Partition type was Linux instead of Linux raid auto-detect. The partition type for both components of the array was updated.
- There may still be a problem with md metadata for the partitions. Further investigation is needed.
3.3. Next Steps
- Decide if we want to try to make the Belkin KVM work properly or acquire some other means of remote console access
If we go with KvmAccess, we should likely purchase new vga and ps/2 cables as it appears the cables we have now may have become unreliable (they are, after all, all 5+ years old and have been in an environment that encourages plastics to become brittle)
4. Supporting Material
Excerpts from Maintenance Manual relevant to installing memory
5. Itinerary
5.1. Upgrade Fritz Memory
SERVICE IMPACTING. Goal: 30 minutes downtime.
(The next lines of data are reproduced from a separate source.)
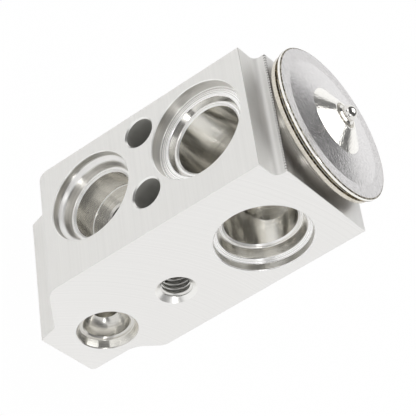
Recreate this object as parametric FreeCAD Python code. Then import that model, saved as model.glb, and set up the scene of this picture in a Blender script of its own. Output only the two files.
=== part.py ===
import FreeCAD, Part
import math
import os

# Right-angle block expansion valve for a vehicle's air conditioning, in millimetres.
# +Z runs up the valve axis to the power head, +X is the outward normal of the pipe face, and -Y is the
# outward normal of the evaporator face. The origin is on the valve axis, in the bottom end face.

# Block: an extrusion along X, cut from bar with the profile of block_profile()
BLOCK_HEIGHT = 57.9
PIPE_FACE_X = 14.95
BLIND_FACE_X = -11.45
EVAPORATOR_FACE_Y = -15.9
BACK_FACE_Y = 11.15
FOOT_FRONT_Y = -6.45
FOOT_BACK_Y = 7.3
FRONT_STEP_Y = -7.54
FRONT_STEP_Z = 4.0
FRONT_SLANT_TOP_Z = 10.15
FRONT_SLANT_RADIUS = 4.0
FOOT_CORNER_RADIUS = 0.9
BACK_RAMP_START_Z = 9.9
BACK_COVE_RADIUS = 4.5
BACK_RAMP_RADIUS = 2.4
REBATE_WALL_Y = -11.35
REBATE_SHELF_Z = 55.66
REBATE_COVE_RADIUS = 1.3
EDGE_BREAK = 0.15

# Ports: heights of their axes, then the steps of each form cutter, with depths measured from the mouth.
# The suction bores differ by 0.05 in radius, so the outlet's runs cleanly into the inlet's.
SUCTION_Z = 44.65
EVAPORATOR_INLET_Z = 21.2
LIQUID_Z = 9.8
# The evaporator inlet's shoulder is rounded on both sides, the other two are nearly sharp.
SUCTION_IN = {
    "pilot_radius": 9.4, "pilot_depth": 2.2, "shoulder_depth": 2.35, "land_depth": 3.5, "bore_radius": 6.45,
    "pilot_corner": 0, "seal_corner": 0.4,
}
SUCTION_OUT = {
    "pilot_radius": 8.6, "pilot_depth": 1.4, "shoulder_depth": 1.85, "land_depth": 3.75, "bore_radius": 6.4,
    "pilot_corner": 0, "seal_corner": 0.4,
}
EVAPORATOR_IN = {
    "pilot_radius": 8.6, "pilot_depth": 1.4, "shoulder_depth": 1.85, "land_depth": 3.45, "bore_radius": 6.4,
    "pilot_corner": 0.7, "seal_corner": 1.0,
}
LARGE_SEAL_OUTER = 7.7
LARGE_SEAL_INNER = 7.15
LARGE_LAND_RADIUS = 6.7
SUCTION_END_Y = 6.4
EVAPORATOR_IN_DEPTH = 8.2
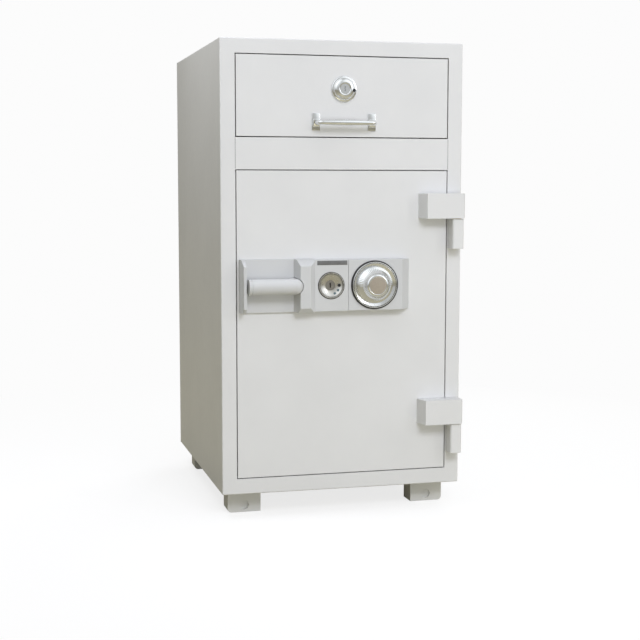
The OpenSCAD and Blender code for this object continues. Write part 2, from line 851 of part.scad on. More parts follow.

Stretch: One hour. (Fritz can take up to 15 minutes to reboot)
- Remove Belkin KVM from rack to allow access to fritz
- Power fritz down
- Install memory into fritz
- Power fritz up, ensure that POST succeeds and system boots
5.2. Restore KVM
Not Service Impacting
- Trace and re-attach cables going into Belkin KVM
- Ensure that all machines can be controlled using KVM
- Re-rack Belkin KVM
- Double check no cables were jostled loose while re-racking
5.3. Reboot Deleuze
Minor Service Impact (Mail will be rejected briefly)
- After (or while) restoring KVM, reboot deleuze.